**What this task involves**
What lines of the data hold the string "starting"? Pull each one out.

++++ Excerpted data ++++

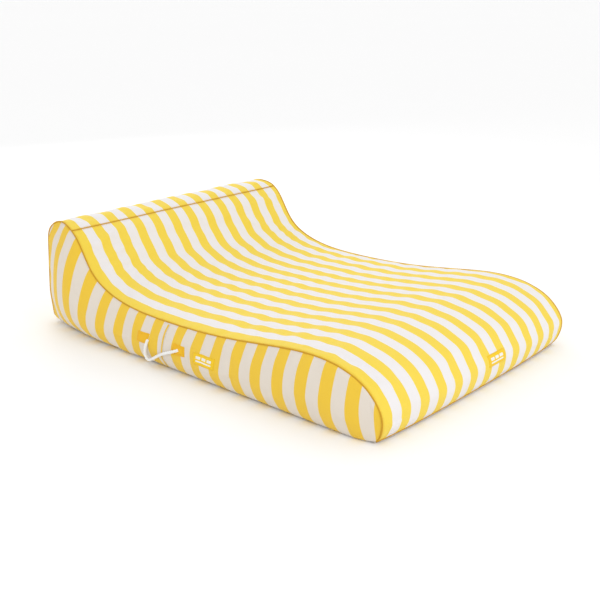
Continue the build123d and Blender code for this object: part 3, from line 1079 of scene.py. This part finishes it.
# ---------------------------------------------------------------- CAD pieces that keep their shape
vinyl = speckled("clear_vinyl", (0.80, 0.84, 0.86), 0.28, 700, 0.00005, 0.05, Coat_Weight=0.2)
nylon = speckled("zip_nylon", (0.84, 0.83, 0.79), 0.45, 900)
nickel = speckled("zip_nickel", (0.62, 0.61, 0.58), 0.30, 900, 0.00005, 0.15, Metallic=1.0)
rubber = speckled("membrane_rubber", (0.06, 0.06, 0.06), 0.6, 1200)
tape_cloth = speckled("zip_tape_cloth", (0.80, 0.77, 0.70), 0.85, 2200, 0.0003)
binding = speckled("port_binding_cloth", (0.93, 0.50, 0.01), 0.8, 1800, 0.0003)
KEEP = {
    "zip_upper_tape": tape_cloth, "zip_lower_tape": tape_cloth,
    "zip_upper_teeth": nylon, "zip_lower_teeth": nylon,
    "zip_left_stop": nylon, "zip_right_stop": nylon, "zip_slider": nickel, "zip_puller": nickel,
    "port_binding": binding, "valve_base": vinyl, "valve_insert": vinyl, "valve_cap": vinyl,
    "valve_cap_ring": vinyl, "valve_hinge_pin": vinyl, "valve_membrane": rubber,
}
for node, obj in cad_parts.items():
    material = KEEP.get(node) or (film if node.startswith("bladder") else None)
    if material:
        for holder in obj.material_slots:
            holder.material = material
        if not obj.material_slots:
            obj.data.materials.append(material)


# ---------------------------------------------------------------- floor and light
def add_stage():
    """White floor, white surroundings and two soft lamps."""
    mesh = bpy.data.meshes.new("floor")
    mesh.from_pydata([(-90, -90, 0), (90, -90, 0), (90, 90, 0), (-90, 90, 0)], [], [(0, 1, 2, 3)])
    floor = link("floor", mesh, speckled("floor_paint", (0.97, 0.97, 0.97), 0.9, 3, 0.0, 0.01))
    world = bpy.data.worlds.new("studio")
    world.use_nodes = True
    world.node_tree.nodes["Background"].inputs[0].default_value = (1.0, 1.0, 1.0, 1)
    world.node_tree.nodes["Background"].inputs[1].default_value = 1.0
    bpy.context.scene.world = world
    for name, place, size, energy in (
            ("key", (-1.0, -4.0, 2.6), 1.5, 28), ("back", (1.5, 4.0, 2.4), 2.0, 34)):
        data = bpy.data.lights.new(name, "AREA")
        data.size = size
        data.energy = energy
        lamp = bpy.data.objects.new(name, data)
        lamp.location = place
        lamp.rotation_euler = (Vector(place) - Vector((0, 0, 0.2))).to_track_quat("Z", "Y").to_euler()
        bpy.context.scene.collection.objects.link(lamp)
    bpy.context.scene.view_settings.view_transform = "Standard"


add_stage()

++++
++++ Excerpted data ++++

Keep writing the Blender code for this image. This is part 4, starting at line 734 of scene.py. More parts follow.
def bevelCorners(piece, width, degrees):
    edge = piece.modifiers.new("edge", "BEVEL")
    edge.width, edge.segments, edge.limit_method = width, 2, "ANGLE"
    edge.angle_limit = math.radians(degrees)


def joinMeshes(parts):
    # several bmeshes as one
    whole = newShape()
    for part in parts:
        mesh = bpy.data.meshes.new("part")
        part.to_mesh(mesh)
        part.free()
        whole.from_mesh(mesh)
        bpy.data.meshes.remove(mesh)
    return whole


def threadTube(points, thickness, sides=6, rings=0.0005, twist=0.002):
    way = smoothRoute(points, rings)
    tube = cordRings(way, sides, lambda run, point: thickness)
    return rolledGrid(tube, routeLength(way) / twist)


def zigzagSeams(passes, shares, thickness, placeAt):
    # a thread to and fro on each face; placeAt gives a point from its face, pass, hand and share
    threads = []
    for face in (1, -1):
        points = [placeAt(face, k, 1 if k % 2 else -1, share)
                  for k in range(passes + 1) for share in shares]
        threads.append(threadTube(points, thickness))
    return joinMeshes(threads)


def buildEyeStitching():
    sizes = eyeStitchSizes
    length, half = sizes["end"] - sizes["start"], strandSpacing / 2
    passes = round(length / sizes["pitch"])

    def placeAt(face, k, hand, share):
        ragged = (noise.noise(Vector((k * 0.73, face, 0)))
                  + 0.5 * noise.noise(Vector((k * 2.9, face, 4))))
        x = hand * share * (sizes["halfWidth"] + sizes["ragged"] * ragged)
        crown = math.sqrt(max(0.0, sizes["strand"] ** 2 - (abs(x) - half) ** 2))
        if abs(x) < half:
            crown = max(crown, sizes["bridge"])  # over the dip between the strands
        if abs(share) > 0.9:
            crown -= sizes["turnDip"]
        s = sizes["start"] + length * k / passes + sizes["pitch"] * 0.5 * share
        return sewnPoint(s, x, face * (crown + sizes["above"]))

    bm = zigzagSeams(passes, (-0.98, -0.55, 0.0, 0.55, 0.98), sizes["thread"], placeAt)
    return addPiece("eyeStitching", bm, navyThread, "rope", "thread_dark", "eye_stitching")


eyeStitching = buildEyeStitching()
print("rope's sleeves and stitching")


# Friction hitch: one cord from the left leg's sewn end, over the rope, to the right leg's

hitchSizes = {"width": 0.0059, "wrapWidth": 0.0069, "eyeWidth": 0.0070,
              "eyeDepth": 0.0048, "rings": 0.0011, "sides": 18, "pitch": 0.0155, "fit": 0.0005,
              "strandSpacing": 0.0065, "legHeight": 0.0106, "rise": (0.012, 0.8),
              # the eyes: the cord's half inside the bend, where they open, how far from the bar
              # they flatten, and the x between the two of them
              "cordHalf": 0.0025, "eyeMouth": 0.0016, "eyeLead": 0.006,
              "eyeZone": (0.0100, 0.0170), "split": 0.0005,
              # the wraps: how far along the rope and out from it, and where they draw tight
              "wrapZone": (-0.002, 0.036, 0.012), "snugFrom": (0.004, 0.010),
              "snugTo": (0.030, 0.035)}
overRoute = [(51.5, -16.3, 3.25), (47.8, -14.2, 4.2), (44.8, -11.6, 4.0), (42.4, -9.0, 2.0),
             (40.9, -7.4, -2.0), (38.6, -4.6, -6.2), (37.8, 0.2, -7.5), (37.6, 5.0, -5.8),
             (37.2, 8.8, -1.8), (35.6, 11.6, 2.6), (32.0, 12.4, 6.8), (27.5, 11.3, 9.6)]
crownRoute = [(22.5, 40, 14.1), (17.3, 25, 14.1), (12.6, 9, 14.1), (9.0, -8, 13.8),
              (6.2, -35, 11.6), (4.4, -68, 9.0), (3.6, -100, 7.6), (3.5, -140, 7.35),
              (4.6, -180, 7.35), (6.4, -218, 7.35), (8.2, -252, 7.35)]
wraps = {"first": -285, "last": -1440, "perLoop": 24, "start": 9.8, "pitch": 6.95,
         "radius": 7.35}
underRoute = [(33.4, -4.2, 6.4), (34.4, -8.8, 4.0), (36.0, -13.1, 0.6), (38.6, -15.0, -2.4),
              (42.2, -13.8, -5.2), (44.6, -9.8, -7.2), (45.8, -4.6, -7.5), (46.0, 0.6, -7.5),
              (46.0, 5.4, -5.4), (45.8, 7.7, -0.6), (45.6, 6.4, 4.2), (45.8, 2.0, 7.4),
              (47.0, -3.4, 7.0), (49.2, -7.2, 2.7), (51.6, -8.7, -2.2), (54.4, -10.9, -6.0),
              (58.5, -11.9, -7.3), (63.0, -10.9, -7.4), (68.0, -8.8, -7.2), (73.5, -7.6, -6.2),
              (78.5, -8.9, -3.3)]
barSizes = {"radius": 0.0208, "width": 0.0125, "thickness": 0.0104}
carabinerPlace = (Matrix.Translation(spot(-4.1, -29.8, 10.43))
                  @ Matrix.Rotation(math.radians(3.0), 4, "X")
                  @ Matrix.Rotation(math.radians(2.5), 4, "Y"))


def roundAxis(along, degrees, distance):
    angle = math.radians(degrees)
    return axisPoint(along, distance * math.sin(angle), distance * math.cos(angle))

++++
++++ Excerpted data ++++

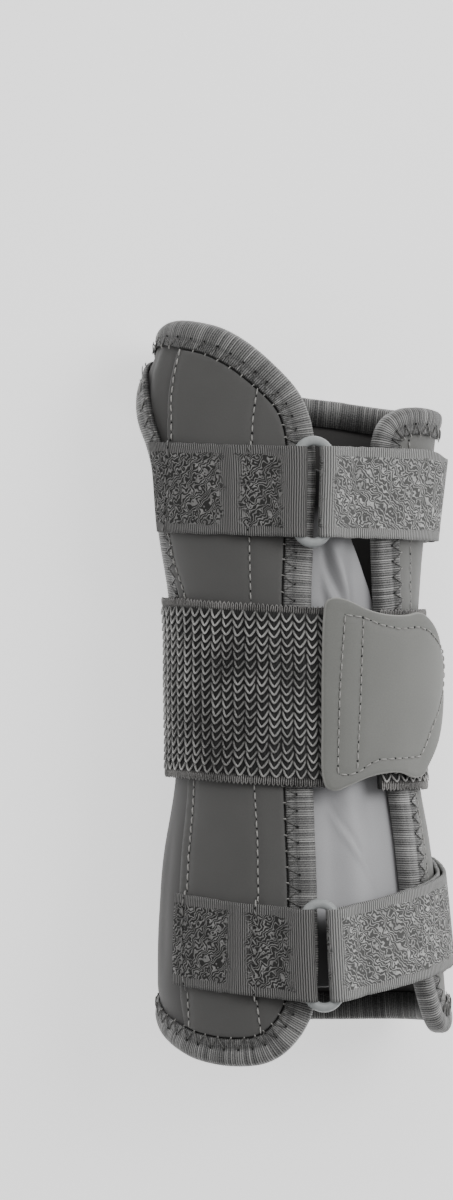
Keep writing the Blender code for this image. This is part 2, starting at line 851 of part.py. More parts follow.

++++

**Final result**
Keep writing the Blender code for this image. This is part 4, starting at line 734 of scene.py. More parts follow.
Keep writing the Blender code for this image. This is part 2, starting at line 851 of part.py. More parts follow.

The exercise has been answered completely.